Prompt: Please write out the complete listing that follows, exactly as it reads.

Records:
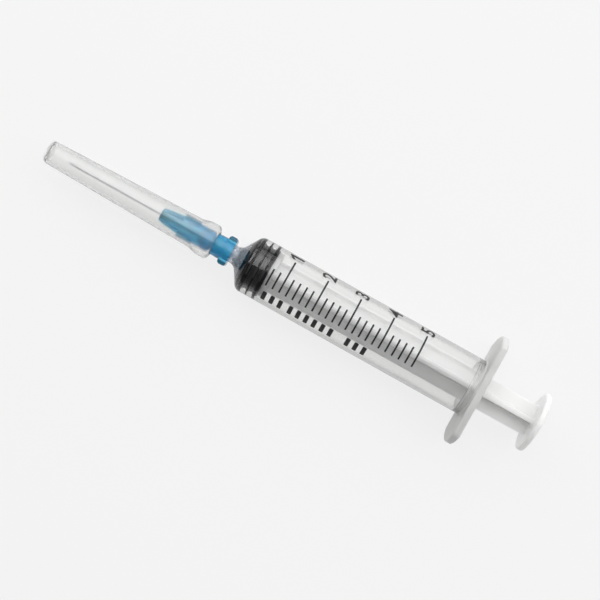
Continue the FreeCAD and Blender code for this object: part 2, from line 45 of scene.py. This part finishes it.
BARREL_RADIUS = 7.0 * MM
BORE_RADIUS = 6.07 * MM
NOZZLE_BORE_RADIUS = 1.2 * MM
FLANGE_FRONT = -1.33 * MM
BEAD_FRONT = -2.95 * MM
FIRST_LINE = -59.565 * MM
NOZZLE_ROOT = -61.5 * MM
CAP_END_STATION = -113.0 * MM
ML_LENGTH = 8.639 * MM
SCALE_ML = 5
RIB_WIDTHS = (1.2 * MM, 0.8 * MM, 1.2 * MM)
RIB_GAP = 0.85 * MM

# Directions, with the sides as they lie in the photograph.
UPPER_SIDE = (0, 1, 0)
LOWER_SIDE = (0, -1, 0)
TOWARDS_NEEDLE = (-1, 0, 0)


# What several sections use


def add_object(name, data):
    """A new object in the scene."""
    added = bpy.data.objects.new(name, data)
    bpy.context.scene.collection.objects.link(added)
    return added


def mesh_from(made, name):
    """Moves what was made into a new mesh."""
    mesh = bpy.data.meshes.new(name)
    made.to_mesh(mesh)
    made.free()
    return mesh


def fill_ramp(ramp, stops):
    """Gives a colour ramp its (position, colour) stops."""
    elements = ramp.color_ramp.elements
    while len(elements) < len(stops):
        elements.new(0.5)
    for element, (position, shade) in zip(elements, stops):
        element.position = position
        element.color = (*shade, 1.0)


# Materials

PLASTIC_IOR = 1.49
WHITE = (1.0, 1.0, 1.0)
EVEN_SCATTER = (1.0, 1.0, 1.0)

# Nearly all values of a noise lie between these two.
NOISE_LOW = 0.3
NOISE_HIGH = 0.7

# Numbers of the Mix node's colour sockets, which share their names with its other sockets.
MIX_FIRST = 6
MIX_SECOND = 7
MIX_RESULT = 2


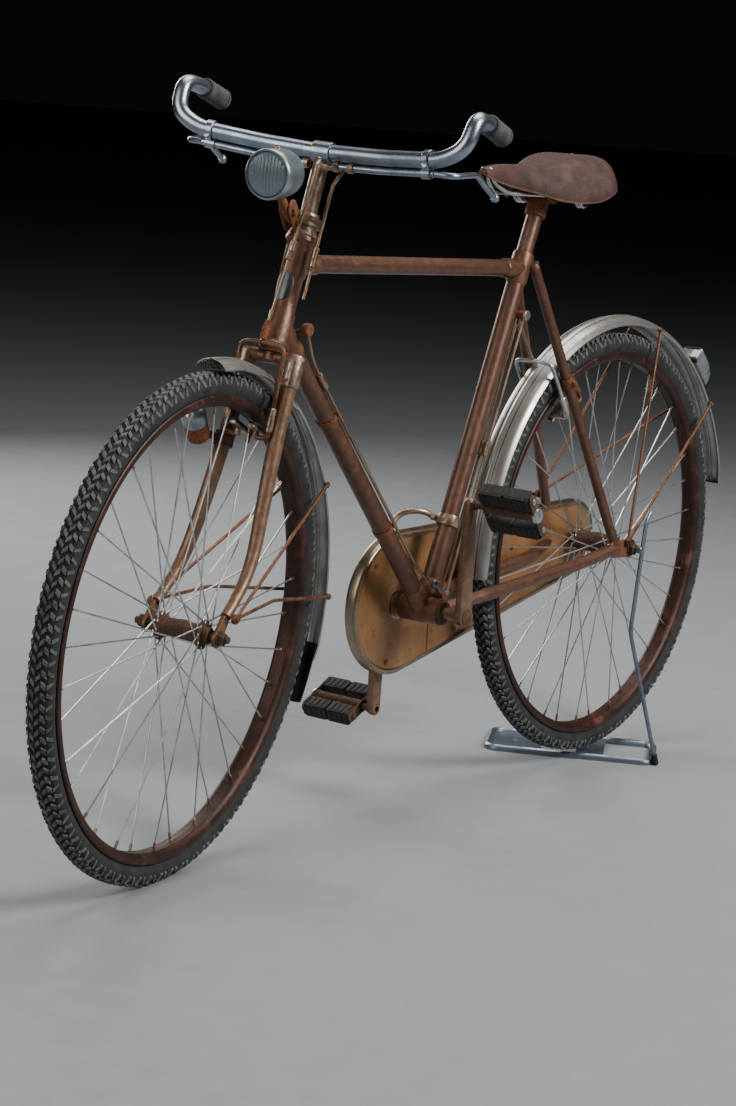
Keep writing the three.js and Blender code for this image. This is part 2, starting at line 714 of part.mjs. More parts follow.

The completed task:
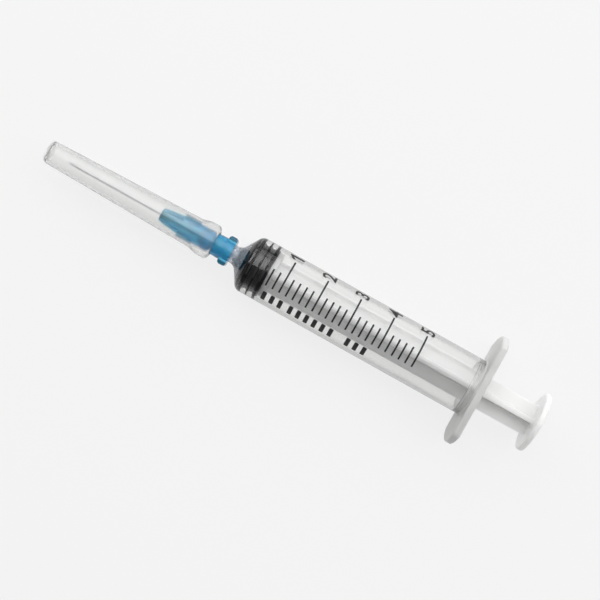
Continue the FreeCAD and Blender code for this object: part 2, from line 45 of scene.py. This part finishes it.
BARREL_RADIUS = 7.0 * MM
BORE_RADIUS = 6.07 * MM
NOZZLE_BORE_RADIUS = 1.2 * MM
FLANGE_FRONT = -1.33 * MM
BEAD_FRONT = -2.95 * MM
FIRST_LINE = -59.565 * MM
NOZZLE_ROOT = -61.5 * MM
CAP_END_STATION = -113.0 * MM
ML_LENGTH = 8.639 * MM
SCALE_ML = 5
RIB_WIDTHS = (1.2 * MM, 0.8 * MM, 1.2 * MM)
RIB_GAP = 0.85 * MM

# Directions, with the sides as they lie in the photograph.
UPPER_SIDE = (0, 1, 0)
LOWER_SIDE = (0, -1, 0)
TOWARDS_NEEDLE = (-1, 0, 0)


# What several sections use


def add_object(name, data):
    """A new object in the scene."""
    added = bpy.data.objects.new(name, data)
    bpy.context.scene.collection.objects.link(added)
    return added


def mesh_from(made, name):
    """Moves what was made into a new mesh."""
    mesh = bpy.data.meshes.new(name)
    made.to_mesh(mesh)
    made.free()
    return mesh


def fill_ramp(ramp, stops):
    """Gives a colour ramp its (position, colour) stops."""
    elements = ramp.color_ramp.elements
    while len(elements) < len(stops):
        elements.new(0.5)
    for element, (position, shade) in zip(elements, stops):
        element.position = position
        element.color = (*shade, 1.0)


# Materials

PLASTIC_IOR = 1.49
WHITE = (1.0, 1.0, 1.0)
EVEN_SCATTER = (1.0, 1.0, 1.0)

# Nearly all values of a noise lie between these two.
NOISE_LOW = 0.3
NOISE_HIGH = 0.7

# Numbers of the Mix node's colour sockets, which share their names with its other sockets.
MIX_FIRST = 6
MIX_SECOND = 7
MIX_RESULT = 2


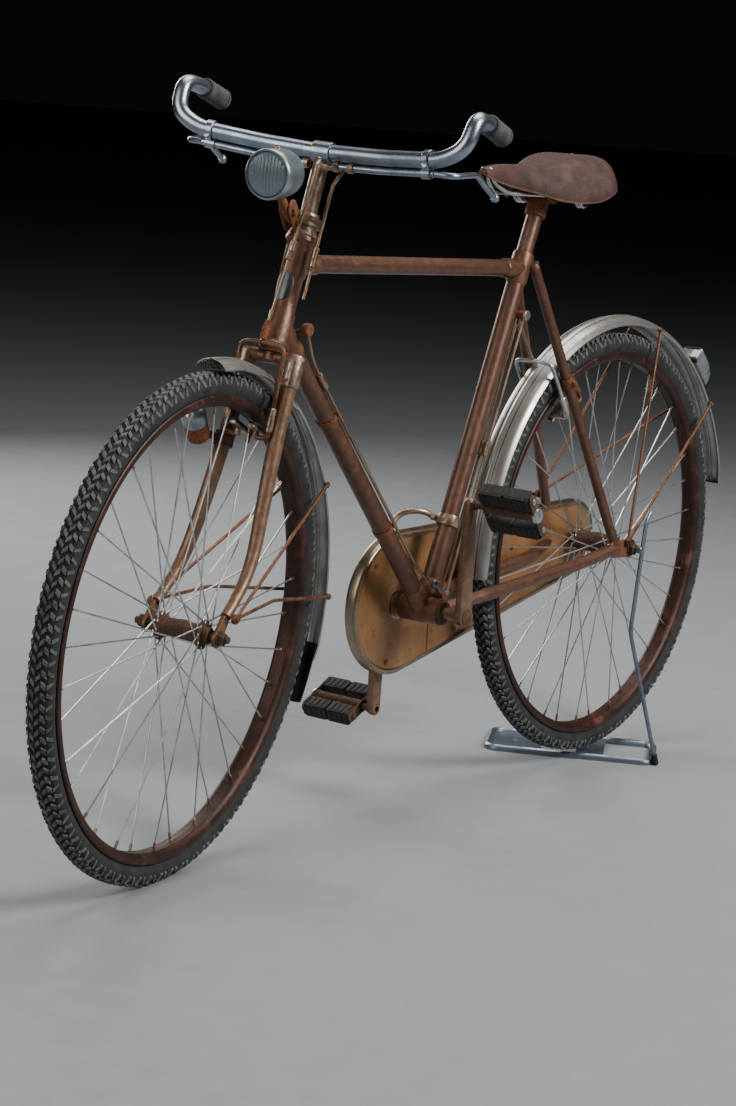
Keep writing the three.js and Blender code for this image. This is part 2, starting at line 714 of part.mjs. More parts follow.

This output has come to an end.